*** MATERIAL PROVIDED
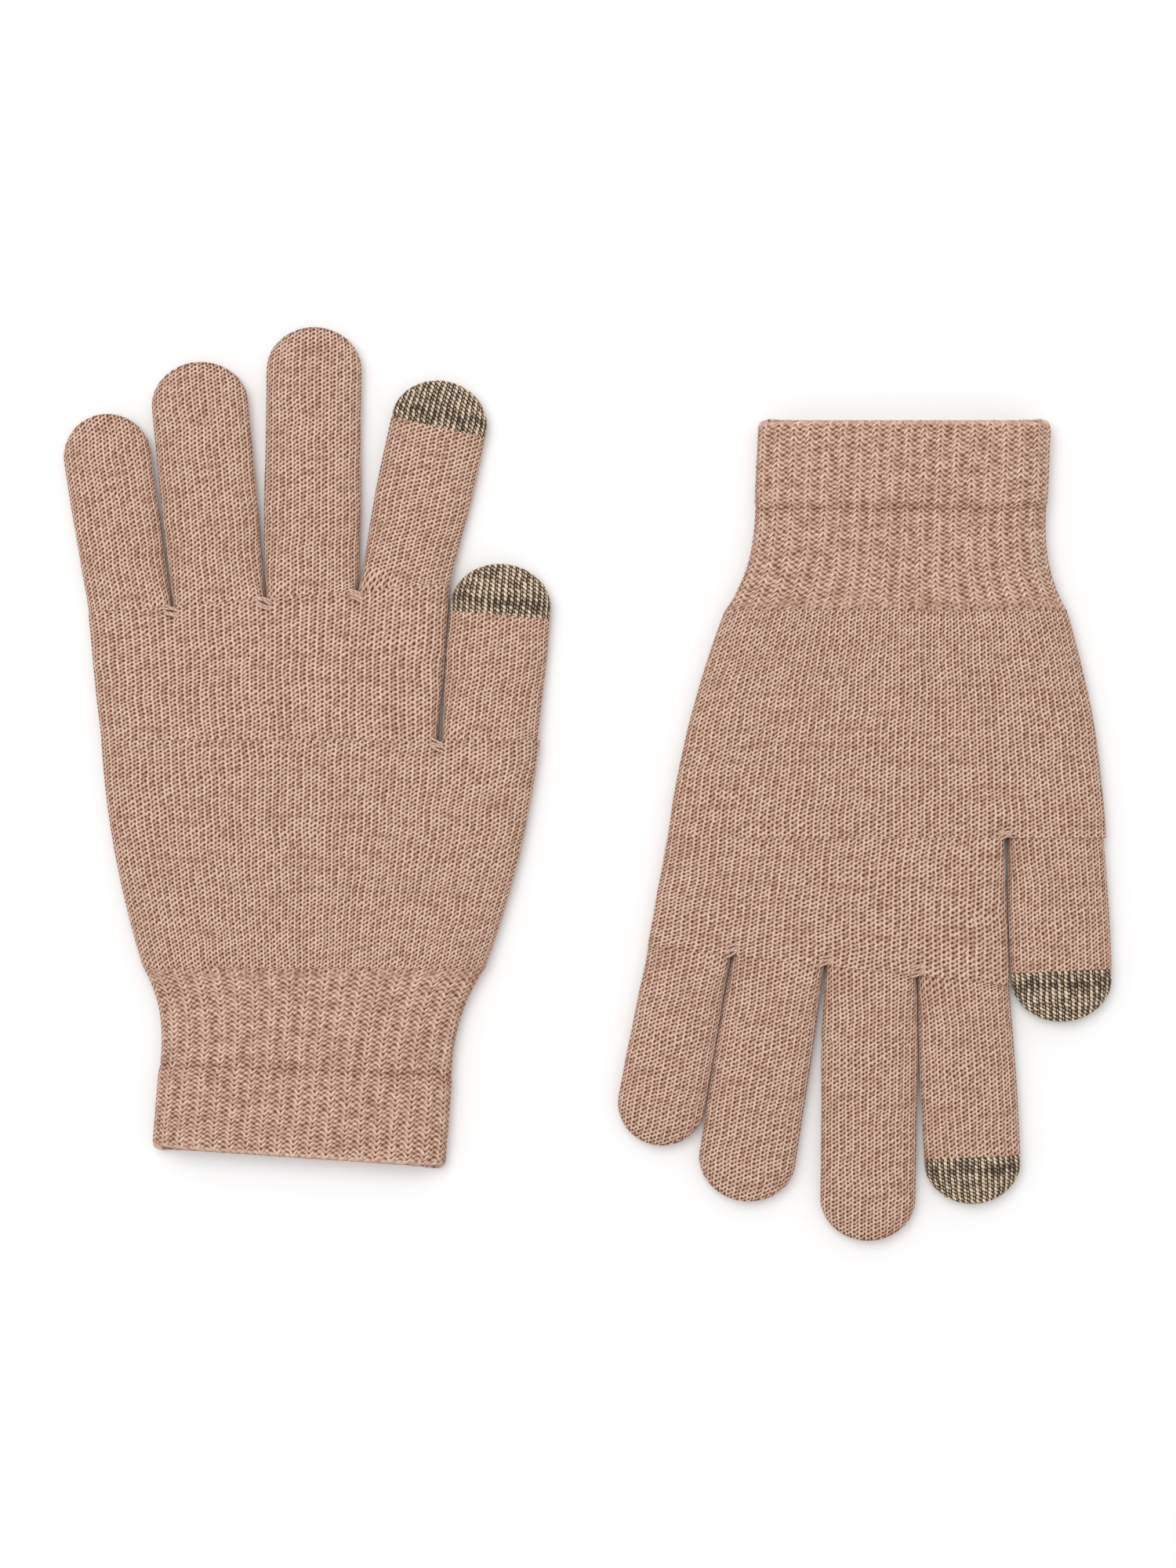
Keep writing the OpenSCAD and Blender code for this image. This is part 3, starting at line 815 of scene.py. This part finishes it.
def build_hand(lay):
    """The palm and back of the hand, above and below the thumb's crotch."""
    glove, size, plain = lay.name, sizes(), finish("plain_knit")
    pitch = knit().course / ROW_STEPS
    palm_columns = lay.palm_w / knit().hand_wale

    def palm_face(share, inset, bare):
        rings = palm_rings(lay, share, inset)
        lines = [(rings.x + (x - lay.knuckle_x) * 2 * rings.half_w / lay.knuckle_w)[:, None]
                 for x in lay.crotches]
        down = lambda points: np.maximum(lay.crotch_y(points[..., 0]) - points[..., 1], 0)
        return hand_fabric(lay, rings, palm_columns, lines, down, bare)

    rows = steps_between(0, lay.palm_top, pitch) / lay.palm_top
    faces = [palm_face(rows, 0.0, False), palm_face(np.linspace(1, 0, WALL_ROWS), size.wall, True)]
    upper = make_piece(f"{glove}_palm", faces, lay, False, plain)
    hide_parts(f"{glove}_hand_upper")

    heel_columns = lay.hand_w / knit().hand_wale

    def heel_face(share, inset, bare):
        rings = heel_rings(lay, share, inset)
        down = lambda points: np.maximum(-points[..., 1], 0)
        return hand_fabric(lay, rings, heel_columns, [lay.thumb_line], down, bare)

    pieces = [upper]
    for part, near, far in (("heel_upper", 1 / 3, 0.0), ("heel_middle", 2 / 3, 1 / 3),
                            ("heel_lower", 1.0, 2 / 3)):
        rows = steps_between(near * lay.heel_len, far * lay.heel_len, pitch) / lay.heel_len
        faces = [heel_face(rows, 0.0, False),
                 heel_face(np.linspace(far, near, WALL_ROWS), size.wall, True)]
        piece = make_piece(f"{glove}_{part}", faces, lay, False, plain)
        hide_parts(f"{glove}_hand_lower")
        pieces.append(piece)
    for piece in pieces:
        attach(piece, f"{glove}_hand")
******
▶ [AIM OF THE EXERCISE] Restate the data above word for word.

▶ [WORKED ANSWER]
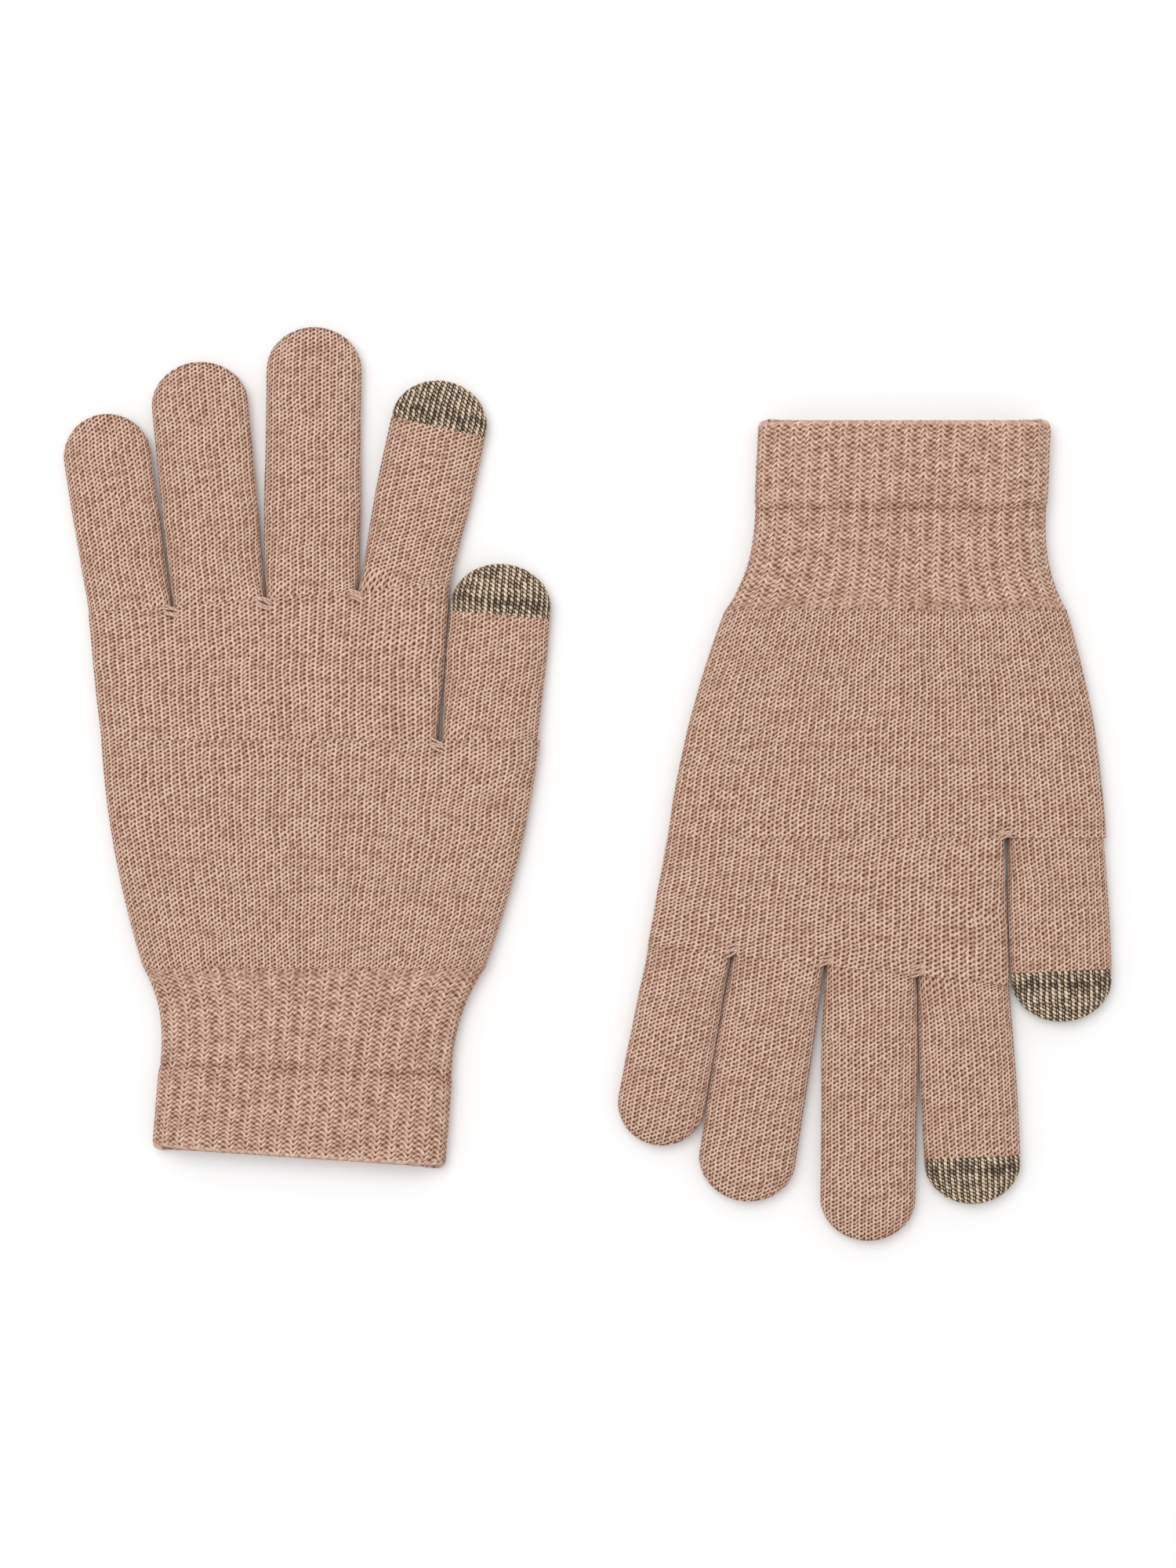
Keep writing the OpenSCAD and Blender code for this image. This is part 3, starting at line 815 of scene.py. This part finishes it.
def build_hand(lay):
    """The palm and back of the hand, above and below the thumb's crotch."""
    glove, size, plain = lay.name, sizes(), finish("plain_knit")
    pitch = knit().course / ROW_STEPS
    palm_columns = lay.palm_w / knit().hand_wale

    def palm_face(share, inset, bare):
        rings = palm_rings(lay, share, inset)
        lines = [(rings.x + (x - lay.knuckle_x) * 2 * rings.half_w / lay.knuckle_w)[:, None]
                 for x in lay.crotches]
        down = lambda points: np.maximum(lay.crotch_y(points[..., 0]) - points[..., 1], 0)
        return hand_fabric(lay, rings, palm_columns, lines, down, bare)

    rows = steps_between(0, lay.palm_top, pitch) / lay.palm_top
    faces = [palm_face(rows, 0.0, False), palm_face(np.linspace(1, 0, WALL_ROWS), size.wall, True)]
    upper = make_piece(f"{glove}_palm", faces, lay, False, plain)
    hide_parts(f"{glove}_hand_upper")

    heel_columns = lay.hand_w / knit().hand_wale

    def heel_face(share, inset, bare):
        rings = heel_rings(lay, share, inset)
        down = lambda points: np.maximum(-points[..., 1], 0)
        return hand_fabric(lay, rings, heel_columns, [lay.thumb_line], down, bare)

    pieces = [upper]
    for part, near, far in (("heel_upper", 1 / 3, 0.0), ("heel_middle", 2 / 3, 1 / 3),
                            ("heel_lower", 1.0, 2 / 3)):
        rows = steps_between(near * lay.heel_len, far * lay.heel_len, pitch) / lay.heel_len
        faces = [heel_face(rows, 0.0, False),
                 heel_face(np.linspace(far, near, WALL_ROWS), size.wall, True)]
        piece = make_piece(f"{glove}_{part}", faces, lay, False, plain)
        hide_parts(f"{glove}_hand_lower")
        pieces.append(piece)
    for piece in pieces:
        attach(piece, f"{glove}_hand")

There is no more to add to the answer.